- Promotional poster for the event, featuring wrestlers from both NJPW and RPW
- Promotion(s): New Japan Pro-Wrestling Revolution Pro Wrestling
- Date: October 2, 2015
- City: Bethnal Green, London, England
- Venue: York Hall
- Attendance: 680

Event chronology
| ← Previous Destruction in Kobe (NJPW) Live In Southampton (RPW) | Next → Global Wars UK (NJPW / RPW) |

Uprising chronology
| ← Previous 2014 | Next → 2016 |

= RPW/NJPW Uprising 2015 =

Professional wrestling event

The 2015 Uprising was the fourth Uprising professional wrestling supershow promoted by the British Revolution Pro Wrestling (RPW), in partnership with the Japanese New Japan Pro-Wrestling (NJPW) promotion. The event was held on October 2, 2015 in the York Hall in Bethnal Green, London, England.

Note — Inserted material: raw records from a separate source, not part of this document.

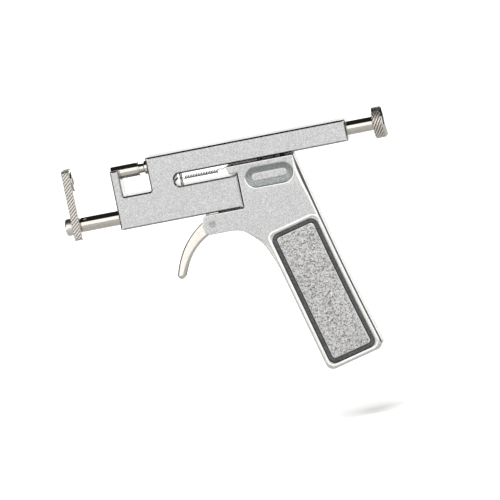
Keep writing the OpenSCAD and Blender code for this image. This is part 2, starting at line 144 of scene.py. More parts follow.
def rounded(corners: Sequence[Spot], step: float = 9.0,
            lead: float = 0.0) -> Loop:
    """Rounds each corner of a polygon with a true arc.

    Args:
        corners: (x, z, radius) of each corner, counter-clockwise.
        step: Degrees of arc between points.
        lead: If not 0, the distance of one more point on each side before and after an arc.

    Returns:
        The outline's points.
    """
    loop: Loop = []
    count = len(corners)
    for i, (x, z, radius) in enumerate(corners):
        here = Vector((x, z))
        before = (Vector(corners[i - 1][:2]) - here).normalized()
        after = (Vector(corners[(i + 1) % count][:2]) - here).normalized()
        opening = before.angle(after, math.pi)
        if radius <= 0 or opening > math.radians(178):
            loop.append((x, z))
            continue
        reach = radius / math.tan(opening / 2)
        centre = here + (before + after).normalized() * (radius / math.sin(opening / 2))
        start = here + before * reach - centre
        turn = start.angle_signed(here + after * reach - centre)
        pieces = max(1, round(math.degrees(abs(turn)) / step))
        if lead:
            loop.append(tuple(here + before * (reach + lead)))
        for k in range(pieces + 1):
            angle = -turn * k / pieces
            spun = Matrix.Rotation(angle, 2) @ start
            loop.append((centre.x + spun.x, centre.y + spun.y))
        if lead:
            loop.append(tuple(here + after * (reach + lead)))
    return loop


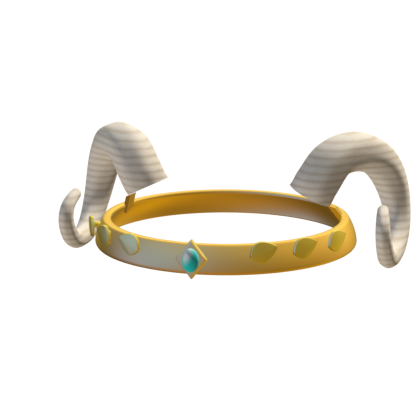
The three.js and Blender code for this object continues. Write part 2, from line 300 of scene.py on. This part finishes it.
def grown(name, seed_mesh, tree, material, sizes):
    """The plain mesh object that the tree makes of the seed mesh with these sizes."""
    seed = bpy.data.objects.new(name + "_seed", seed_mesh)
    scene.collection.objects.link(seed)
    modifier = seed.modifiers.new("shape", "NODES")
    modifier.node_group = tree.tree
    sockets = tree.tree.interface.items_tree
    inputs = {item.name: item.identifier for item in sockets if item.in_out == "INPUT"}
    for size, value in {**sizes, "Material": material}.items():
        modifier[inputs[size]] = value
    bpy.context.view_layer.update()
    shaped = seed.evaluated_get(bpy.context.evaluated_depsgraph_get())
    mesh = bpy.data.meshes.new_from_object(shaped)
    mesh.name = name
    seed.modifiers.remove(modifier)
    bpy.data.objects.remove(seed)
    piece = bpy.data.objects.new(name, mesh)
    scene.collection.objects.link(piece)
    return piece


worn_gold = (1.0, 0.80, 0.42, 1)


def gold_paint(name, colour, shade, edge_tint, roughness, wear):
    """Polished plating with fine polishing lines and faint clouds, worn paler along the rims."""
    paint = bpy.data.materials.new(name)
    paint.use_nodes = True
    tree = Tree(paint.node_tree)
    place = tree.node("ShaderNodeTexCoord", output="Object")
    tone_and_reflection_cloud = tree.node("ShaderNodeTexNoise", {}, {
        "Vector": place, "Scale": 38.0, "Detail": 4.0, "Roughness": 0.55})
    flat_place = tree.vectors("MULTIPLY", place, (1.0, 1.0, 14.0))
    lines = tree.node("ShaderNodeTexNoise", {}, {"Vector": flat_place, "Scale": 260.0, "Detail": 3.0})
    specks = tree.node("ShaderNodeTexNoise", {}, {"Vector": place, "Scale": 900.0, "Detail": 3.0})
    rim = tree.node("ShaderNodeAttribute", {"attribute_name": "rim"}, output="Fac")
    worn = rim * tree.step(specks, 0.42, 0.62)
    tone = tree.mix(tree.step(tone_and_reflection_cloud, 0.35, 0.75), (*colour, 1), (*shade, 1))
    tone = tree.mix(worn * wear, tone, worn_gold)
    polish = roughness + 0.05 * (tone_and_reflection_cloud - 0.5) + 0.04 * (lines - 0.5) + 0.06 * worn
    relief = tree.node("ShaderNodeBump", {}, {"Strength": 0.04, "Distance": 0.0002, "Height": lines})
    shader = tree.node("ShaderNodeBsdfPrincipled", {}, {
        "Base Color": tone, "Metallic": 1.0, "Roughness": polish, "Normal": relief,
        "Specular Tint": (*edge_tint, 1)})
    tree.node("ShaderNodeOutputMaterial", {}, {"Surface": shader})
    return paint


band_tree, band_given = geometry_tree("band_ring", {"Radius": "NodeSocketFloat", "Segments": "NodeSocketInt"})
section = band_tree.node("GeometryNodeMeshToCurve", {}, {"Mesh": band_given})
circle = band_tree.node("GeometryNodeCurvePrimitiveCircle", {}, {
    "Resolution": band_given.also("Segments"), "Radius": band_given.also("Radius")})
ring = band_tree.node("GeometryNodeCurveToMesh", {}, {"Curve": circle, "Profile Curve": section})
smooth_ring = band_tree.node("GeometryNodeSetShadeSmooth", {}, {"Geometry": ring})
close_tree(band_tree, band_given, smooth_ring)

band_points = band_section()
band_seed = bpy.data.meshes.new("band_section")
band_seed.from_pydata([(radius - lip_middle, -height, 0) for radius, height in band_points],
                      [(i, (i + 1) % len(band_points)) for i in range(len(band_points))], [])
band_seed.attributes.new("rim", "FLOAT", "POINT").data.foreach_set("value", [
    max(1 - abs(height - lip_rise) / lip_rise, 1 - abs(height + wall_height) / foot_rise, 0)
    for radius, height in band_points])
polished_gold = gold_paint(
    "polished_gold", (1.0, 0.73, 0.28), (0.99, 0.71, 0.26), (1.0, 0.85, 0.45), 0.14, 0.35)
band = grown("band_ring", band_seed, band_tree, polished_gold, {
    "Radius": lip_middle, "Segments": band_segments})
band.data.transform(rest_place)
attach(band, "root")
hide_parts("band")


# Setting
# A lozenge plate with a bevelled edge, plated pale gold, in front of the band. A square boss behind
# it holds it on the wall.
setting_width = 23.6 * mm
setting_height = 29.8 * mm
setting_thickness = 3.4 * mm
setting_bevel = 1.6 * mm
setting_standoff = 1.8 * mm
setting_drop = 7.4 * mm
setting_dome = 0.4 * mm
setting_front = band_outer + setting_standoff + setting_thickness
boss_width, boss_height, boss_in_wall = 9 * mm, 9 * mm, 3 * mm
boss_back = band_outer - boss_in_wall
edge_shares = (0.03, 0.25, 0.5, 0.75, 0.97)


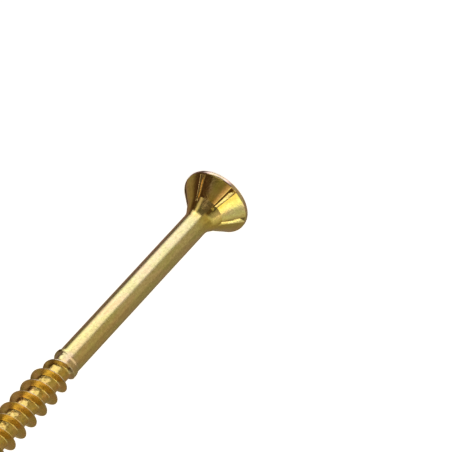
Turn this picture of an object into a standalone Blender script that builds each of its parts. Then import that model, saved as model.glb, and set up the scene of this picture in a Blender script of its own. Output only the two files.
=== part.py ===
"""A 5 x 90 mm countersunk wood screw, partly threaded, standing on its head.

The origin is the centre of the head's flat face and +Z runs along the axis to the point.
The real screw is one piece of steel. Its four named regions are modelled as closed
solids that meet face to face: head, shank, thread and point.
"""

import math

import bmesh
import bpy
from mathutils import Vector

MM = 0.001

# Lengths along the axis, from the head's flat face.
SCREW_LENGTH = 90.0 * MM
HEAD_END = 6.0 * MM
SHANK_END = 36.0 * MM
POINT_START = 83.5 * MM

# Head: a rim band, a main cone and a steeper neck cone that blends into the shank.
HEAD_RADIUS = 4.9 * MM
RIM_ROUND = 0.12 * MM
RIM_HEIGHT = 0.65 * MM
CONE_ANGLE = math.radians(39.0)
NECK_START_RADIUS = 2.8 * MM
NECK_ANGLE = math.radians(28.0)
NECK_FILLET = 3.0 * MM
HEAD_SEGMENTS = 48
ROUND_STEPS = 3

# Six-lobe drive recess.
RECESS_LOBES = 6
RECESS_LOBE_RADIUS = 2.25 * MM
RECESS_WAIST_RADIUS = 1.65 * MM
RECESS_DEPTH = 2.3 * MM
RECESS_CONE_DEPTH = 0.5 * MM
RECESS_TURN = math.radians(4.0)
POINTS_PER_LOBE = 8

# Pockets under the head: V grooves along the cone with one steep and one broad wall.
POCKET_COUNT = 6
FIRST_POCKET_ANGLE = math.radians(-98.0)
POCKET_DEPTH = 0.3 * MM
POCKET_STEEP_WIDTH = 0.32 * MM
POCKET_BROAD_WIDTH = 0.47 * MM
POCKET_FULL_DEPTH_START = 1.34 * MM
POCKET_FULL_DEPTH_END = 2.9 * MM
POCKET_END = 3.75 * MM
CUTTER_MARGIN = 0.6 * MM
CUTTER_OVERSHOOT = 0.1

# Shank and thread.
SHANK_RADIUS = 1.8 * MM
COLLAR_RADIUS = 2.0 * MM
COLLAR_RISE = 0.5 * MM
ROOT_RADIUS = 1.5 * MM
CREST_RADIUS = 2.5 * MM
PITCH = 2.4 * MM
CREST_HALF_LAND = 0.08 * MM
RIDGE_HALF_BASE = 0.52 * MM
THREAD_START_ANGLE = math.radians(-60.0)
FIRST_CREST = 36.12 * MM
CREST_GROWTH_START = 37.5 * MM
CREST_GROWTH_END = 41.75 * MM
GROOVE_RUN_IN = math.radians(75.0)
CREST_TAPER_START = 82.0 * MM
CREST_TAPER_POWER = 1.6
THREAD_SEGMENTS = 24
SHANK_SEGMENTS = 48
ROW_CLEARANCE = 0.08 * MM
SHARP_ANGLE = math.radians(20.0)

# Rows of the thread's mesh, as offsets from a crest's middle.
RIDGE_ROWS = (-RIDGE_HALF_BASE, -CREST_HALF_LAND, CREST_HALF_LAND, RIDGE_HALF_BASE)


def clear_scene():
    for obj in list(bpy.data.objects):
        bpy.data.objects.remove(obj, do_unlink=True)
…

The event marked the first collaborative event held by RPW and NJPW.

==Production==

Other on-screen personnel
| Role: | Name: |
| Commentators | Chris Charlton (English-language announcer) |
Don Callis (English-language announcer)
Kevin Kelly (English-language announcer)
| Ring announcers | Makoto Abe |
| Referees | Kenta Sato |
Marty Asami
Red Shoes Unno
Tiger Hattori

The event was the first collaborative event held by NJPW and RPW; the two promotions had established a working relationships early in the year as a part of NJPW's "New IWGP Conception." The show was scheduled to featured eight matches, two of which were to be contested for championships.

==Results==

| No. | Results | Stipulations | Times |
| 1 | The Revolutionists (James Castle and Sha Samuels) defeated Tencozy (Hiroyoshi Tenzan and Satoshi Kojima) | Tag team match | 8:29 |
| 2 | Martin Kirby defeated A. C. H. | Singles match | 11:42 |
| 3 | Shinsuke Nakamura defeated Big Damo | Singles match | 15:10 |
| 4 | Hiroshi Tanahashi and Jyushin Thunder Liger defeated Chaos (Gedo and Kazuchika Okada) | Tag team match | 16:30 |
| 5 | Kyle O'Reilly defeated Kushida | Singles match | 17:43 |
| 6 | Tetsuya Naito defeated Mark Haskins | Singles match | 12:58 |
| 7 | Josh Bodom (c) defeated Jimmy Havoc | No disqualification match for the British Cruiserweight Championship | 16:10 |
| 8 | AJ Styles (c) defeated Marty Scurll and Will Ospreay | Three-way match for the British Heavyweight Championship | 18:22 |
| (c) | – the champion(s) heading into the match |

==Aftermath==
The following night on October 3, the inaugural Global Wars UK event was held. Global Wars UK has since become an annual tour held by NJPW and RPW.